A Canadian company may have found a key process that could allow the same crops to produce both food and fuel. Given that a UN expert on food recently called the shift of arable land from food to fuel a “crime against humanity,” the technology could point the way out of what has seemed like an intractable problem.
Bio-Extraction Inc., headquartered in Toronto, has developed a way of processing corn, canola, and soybeans such that both oil (for fuel) and proteins (for animal feed) can be extracted from the same grain. The technology possesses an extra green bonus: because it uses lower temperatures to separate the proteins from the oil, it uses less energy than conventional biofuel extraction processes.
BioExx’s technology is not a panacea for all that ills the world of food production, but it certainly seems like a step in the right direction. Importantly, the technology is nearly ready for industrial-scale production. The company recently announced plans for a 40-million-kilogram extraction facility for canola oilseeds. At full capacity, the plant will annually produce 17.5 million liters of crude canola oil that could be turned into oil or biodiesel as well as 13 million kg of animal feed. BioExx says the plant will come online in the latter half of 2008.

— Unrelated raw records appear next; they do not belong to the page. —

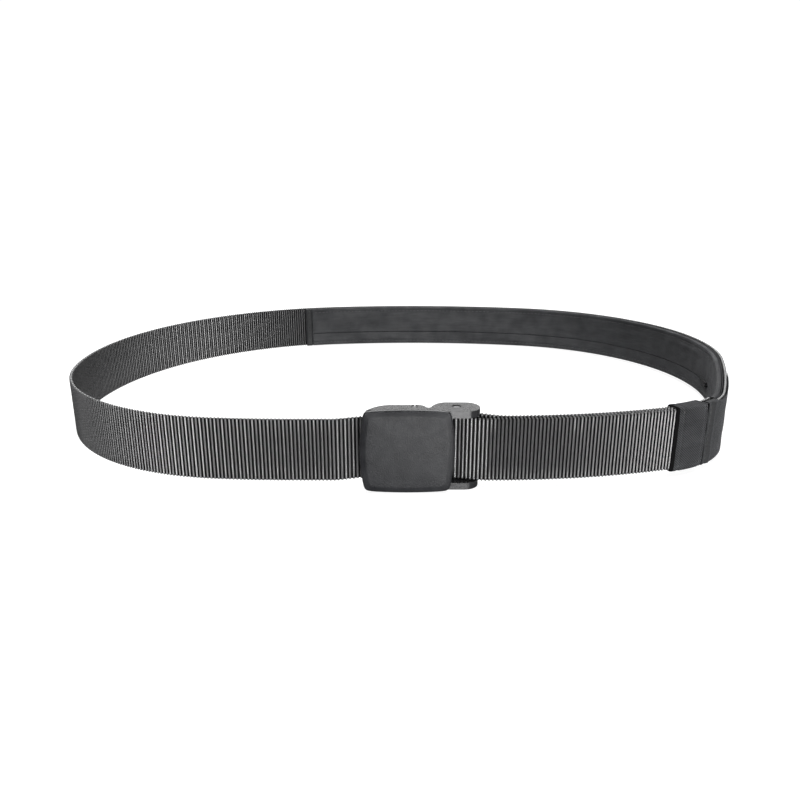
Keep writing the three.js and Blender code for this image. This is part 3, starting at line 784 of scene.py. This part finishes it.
def zip_side(side, sign):
    """One half of the zip: its tape and the loops of its coil."""
    s = spaced(*ZIP, 2.0)[:, None]
    near, far = sign * 2.0, sign * 5.9
    low, high = sorted((ZIP_HEIGHT + near, ZIP_HEIGHT + far))
    section = rounded_rectangle(3.31, 3.58, low, high, 0.12, 0.8)
    node = f"zip_tape_{side}"
    ring_skin(node + "_woven", s, section[:, 0][None], section[:, 1][None], TAPE, "capped", [node])

    turns = int((ZIP[1] - ZIP[0]) / COIL_PITCH) - 1
    t = np.arange(turns * POINTS_PER_TURN + 1) / POINTS_PER_TURN
    angle = 2 * math.pi * t
    along = ZIP[0] + 0.6 + (t + (0.5 if sign > 0 else 0)) * COIL_PITCH
    height = ZIP_HEIGHT + sign * (1.0 - 0.72 * np.cos(angle))
    depth = 3.75 - 0.28 * np.sin(angle)
    line = in_frame(plan(along, depth), height)
    node = f"zip_coil_{side}"
    tube(node + "_wound", line, COIL_WIRE * MM, COIL, [node])


def tube(name, line, radius, look, replaced, sides=5):
    """A round wire along a line of points, in metres."""
    tangent = np.gradient(line, axis=0)
    tangent /= np.linalg.norm(tangent, axis=1, keepdims=True)
    ring_side = np.cross(tangent, [0.31, 0.17, 0.93])
    ring_side /= np.linalg.norm(ring_side, axis=1, keepdims=True)
    other = np.cross(tangent, ring_side)
    angles = np.arange(sides) * 2 * math.pi / sides
    across, up = np.cos(angles)[None, :, None], np.sin(angles)[None, :, None]
    points = line[:, None] + radius * (across * ring_side[:, None] + up * other[:, None])
    skin(name, points, np.zeros_like(points), look, "capped", replaced)


zip_side("upper", 1)
zip_side("lower", -1)

# ---------- hard pieces with softened edges ----------


def softened(node, look, width, body, segments=3, angle=35):
    """Stands for a CAD node with its sharp edges rounded off."""
    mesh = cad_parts[node].data.copy()
    work = bmesh.new()
    work.from_mesh(mesh)
    bmesh.ops.remove_doubles(work, verts=work.verts, dist=1e-6)
    bmesh.ops.dissolve_limit(work, angle_limit=math.radians(0.5), verts=work.verts, edges=work.edges)
    work.to_mesh(mesh)
    work.free()
    tidy_normals(mesh, angle)
    piece = add_object(node + "_finished", mesh, *look, body, node)
    bevel = piece.modifiers.new("edges", "BEVEL")
    bevel.width = width * MM
    bevel.segments = segments
    bevel.limit_method = "ANGLE"
    bevel.angle_limit = math.radians(angle)
    bevel.harden_normals = True


softened("buckle_frame", FRAME_PLASTIC, 0.5, "belt")
softened("cam_lever", FRAME_PLASTIC, 0.2, "cover", 2)
softened("cover_pivot_pin", PIN_STEEL, 0.25, "belt")
softened("guide_pin", PIN_STEEL, 0.25, "belt")
softened("anchor_pin", PIN_STEEL, 0.3, "belt")
softened("zip_slider", ZIP_METAL, 0.08, "slider", 2)
softened("zip_pull_tab", ZIP_METAL, 0.15, "pull_tab", 2)
softened("zip_stop_closed", ZIP_METAL, 0.2, "belt", 2)
softened("zip_stop_open", ZIP_METAL, 0.2, "belt", 2)

# ---------- cover ----------

COVER_CORNER = 2.8
COVER_BOW = {"side": 1.5, "end": 0.6}
# From the back to the flat middle: how far in from the outline, and depth behind the foremost face.
COVER_PROFILE = [
    (1.6, 2.8), (0.5, 2.8), (0.12, 2.65), (0, 2.35), (0, 1.75), (0.1, 1.42), (0.36, 1.16), (0.75, 0.98),
    (1.5, 0.76), (2.2, 0.54), (2.5, 0.46), (2.8, 0.4), (3.2, 0.36), (5, 0.28), (8, 0.14), (11, 0.05), (14, 0),
]
COVER_RIM_RINGS = (2, 7)  # the rounded edge between these rings is rubbed shiny


def cover_outline(inset, half_width, half_height):
    """Rounded rectangle with swelling sides, starting low on its right side."""
    radius = max(COVER_CORNER - inset, 1.8)
    wide, tall = half_width - inset - COVER_BOW["side"], half_height - inset - COVER_BOW["end"]
    points = []
    for start in (0, 90, 180, 270):
        turn = math.radians(start)
        across, along = (wide, tall) if start % 180 == 0 else (tall, wide)
        bow = COVER_BOW["side"] if start % 180 == 0 else COVER_BOW["end"]
        reach = along - radius
        for t in np.linspace(-1, 1, 13):
            u, v = across + bow * (1 - t * t), reach * t
            points.append((u * math.cos(turn) - v * math.sin(turn), u * math.sin(turn) + v * math.cos(turn)))
        for degrees in (18, 36, 54, 72):
            angle = math.radians(degrees)
            u, v = across - radius + radius * math.cos(angle), reach + radius * math.sin(angle)
            points.append((u * math.cos(turn) - v * math.sin(turn), u * math.sin(turn) + v * math.cos(turn)))
    points = np.array(points)
    for _ in range(3):
        points = 0.5 * points + 0.25 * (np.roll(points, 1, axis=0) + np.roll(points, -1, axis=0))
    return points


def cover_plate():
    low, high = (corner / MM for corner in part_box("cover_plate"))
    middle, size = (low + high) / 2, high - low
    rings = []
    for inset, depth in COVER_PROFILE:
        outline = cover_outline(inset, size.x / 2, size.z / 2)
        back = np.full(len(outline), low.y + depth)
        rings.append(np.stack([middle.x + outline[:, 0], back, middle.z + outline[:, 1]], 1))
    points = np.array(rings) * MM
    plate = skin("cover_plate_finished", points, np.zeros_like(points), COVER_PLASTIC,
                 replaced=["cover_plate"], body="cover")
    plate.data.materials.append(COVER_RIM[0])
    around = points.shape[1]
    rim = [COVER_RIM_RINGS[0] <= ring < COVER_RIM_RINGS[1] for ring in range(len(COVER_PROFILE) - 1)]
    plate.data.polygons.foreach_set("material_index", [*np.repeat(rim, around).astype(int), 0, 0])


cover_plate()

# ---------- floor, light and camera ----------


FLOOR_RADIUS = 0.62
FLOOR_SIDES = 96


def floor():
    """A white disc that shows to the camera only, so the lights below it reach the belt."""
    look = Look("floor_white", Roughness=0.9, Base_Color=(0.3, 0.3, 0.3, 1), Emission_Color=(1, 1, 1, 1),
                Emission_Strength=0.88)
    mesh = bpy.data.meshes.new("floor")
    turns = [2 * math.pi * k / FLOOR_SIDES for k in range(FLOOR_SIDES)]
    rim = [(FLOOR_RADIUS * math.cos(a), FLOOR_RADIUS * math.sin(a), 0) for a in turns]
    mesh.from_pydata(rim, [], [tuple(range(FLOOR_SIDES))])
    mesh.materials.append(look.material)
    ground = bpy.data.objects.new("floor", mesh)
    ground.location.z = -0.0002
    ground.visible_diffuse = False
    ground.visible_glossy = False
    ground.visible_shadow = False
    bpy.context.scene.collection.objects.link(ground)


def softbox(name, location, target, size, power):
    light = bpy.data.lights.new(name, "AREA")
    light.shape = "RECTANGLE"
    light.size, light.size_y = size
    light.energy = power
    lamp = bpy.data.objects.new(name, light)
    lamp.location = location
    lamp.rotation_euler = (Vector(target) - Vector(location)).to_track_quat("-Z", "Y").to_euler()
    bpy.context.scene.collection.objects.link(lamp)


def surround(seen, lighting):
    """A white surround: one brightness for the camera and one for lighting the object."""
    world = bpy.data.worlds.new("surround")
    world.use_nodes = True
    tree = world.node_tree
    path = tree.nodes.new("ShaderNodeLightPath")
    strength = tree.nodes.new("ShaderNodeMapRange")
    strength.inputs["To Min"].default_value = lighting
    strength.inputs["To Max"].default_value = seen
    tree.links.new(path.outputs["Is Camera Ray"], strength.inputs["Value"])
    tree.links.new(strength.outputs[0], tree.nodes["Background"].inputs["Strength"])
    tree.nodes["Background"].inputs["Color"].default_value = (1, 1, 1, 1)
    bpy.context.scene.world = world


CAMERA_BACK = 309.6  # in front of the webbing's front face
CAMERA_HEIGHT = 143.9
CAMERA_PITCH = 18.17
camera = bpy.data.objects.new("camera", bpy.data.cameras.new("camera"))
camera.data.lens = 33.75
camera.data.sensor_width = 36
camera.location = Vector((SHIFT[0], SHIFT[1] - CAMERA_BACK, CAMERA_HEIGHT)) * MM
camera.rotation_euler = (math.radians(90 - CAMERA_PITCH), 0, 0)
bpy.context.scene.collection.objects.link(camera)
bpy.context.scene.camera = camera

floor()
surround(1.05, 0.12)
softbox("front_light", (0.1, -1.2, 0.3), (0, -0.1, 0.02), (1.8, 0.34), 10)
softbox("table_light", (0.22, -1.0, -0.18), (0, -0.13, 0.02), (0.8, 0.3), 16.5)
softbox("left_table_light", (-0.95, 0.5, -0.2), (-0.18, 0, 0.02), (0.7, 0.4), 3)
softbox("back_light", (0, 1.2, 0.62), (0, 0, 0), (1.4, 0.3), 5)
softbox("top_light", (0.05, 0.1, 1.3), (0, 0, 0), (1.4, 1.2), 34)
bpy.context.scene.view_settings.view_transform = "Standard"
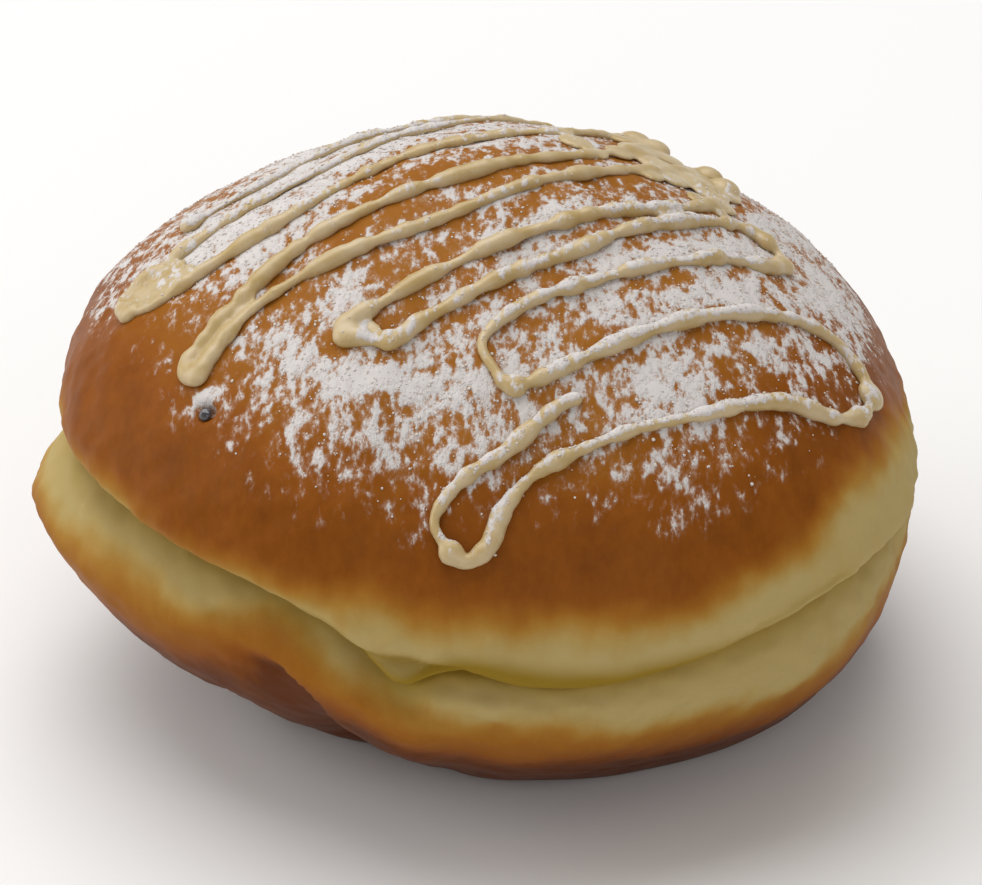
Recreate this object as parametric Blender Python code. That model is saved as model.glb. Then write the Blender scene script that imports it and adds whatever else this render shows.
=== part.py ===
"""A round filled doughnut (beignet): a fried bun with a browned cap, a pale seam round its side and
a thick drizzle of icing piped in one zigzag over the top. Units are metres, +Z is up, the front of
the bun faces -Y and it rests on the flat of its base at z = 0.

The bun is a primitive sphere whose points are moved by one formula of bearing and latitude: an upper
lobe and a lower lobe, each a superellipse, meet at a creased seam whose height changes with the
bearing. The drizzle is a set of round strands, one for each pass of the zigzag, laid on the bun and
joined to it by one Boolean union on a collection. Bearings run counterclockwise from +X, so 270 is
the front, 180 the left and 0 the right. Latitudes are seen from the bun's centre.
"""
import bmesh
import bpy
import numpy as np

MM = 0.001

# Bun, in millimetres and degrees
CENTRE_HEIGHT = 20.0
CAP_RISE = 36.3
CAP_POWER = 1.73
CAP_START = 3.5
LOBE_DROP = 29.5
LIP_BLEND = 0.8
PLACE_X = 1.0
PLACE_Y = 0.7

# Seam height, groove depth, cap radius, and the lower lobe's radius, fullness and start above its
# widest part, each as (bearing, value) keys
SEAM_LATITUDE = (
    (0, 6.0), (50, 8.5), (110, 10.0), (160, 12.3), (188, 13.2), (205, 13.2), (218, 12.6),
    (230, 11.7), (239, 11.0), (247, 9.3), (252, 7.3), (256, 4.0), (260, 1.8), (264, 3.3), (268, 3.4),
    (274, 2.0), (281, 1.2), (290, 1.9), (298, 3.3), (306, 4.8), (314, 6.0), (322, 6.5), (331, 6.0),
    (345, 5.4),
)
GROOVE_DEPTH = (
    (0, 1.8), (90, 2.2), (180, 2.0), (225, 2.0), (247, 1.5), (262, 1.8), (300, 2.1), (335, 1.6),
)
CAP_RADIUS = (
    (0, 44.8), (45, 44.7), (90, 44.5), (135, 46.0), (180, 46.0), (205, 47.8), (230, 47.6),
    (270, 47.3), (315, 49.2),
)
LOBE_RADIUS = (
    (0, 44.3), (60, 45.4), (120, 45.6), (165, 43.5), (188, 47.6), (210, 46.5), (235, 43.8),
    (252, 45.2), (270, 45.0), (300, 45.2), (320, 45.0), (335, 44.4),
)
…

BioExx is not a biofuels company, per se. Instead, they focus on the extraction of all types of biological products. Until recently, their business had focused on extracting things like birch bark for use in supplements and so-called nutraceuticals. It seems clear, however, that the company is trying to catch the prevailing biofuel wind to propel itself forward.
BioExx is listed on the Toronto Stock Exchange’s Venture Exchange under the ticker (BXI.V). The company has 54 million shares outstanding and is trading at around 32 Canadian cents. According to filings with Canadian securities authorities, BioExx lost money in the first half of 2007, however, its balance sheet shows assets of $2.3 million Canadian dollars to only $790,000 in liabilities.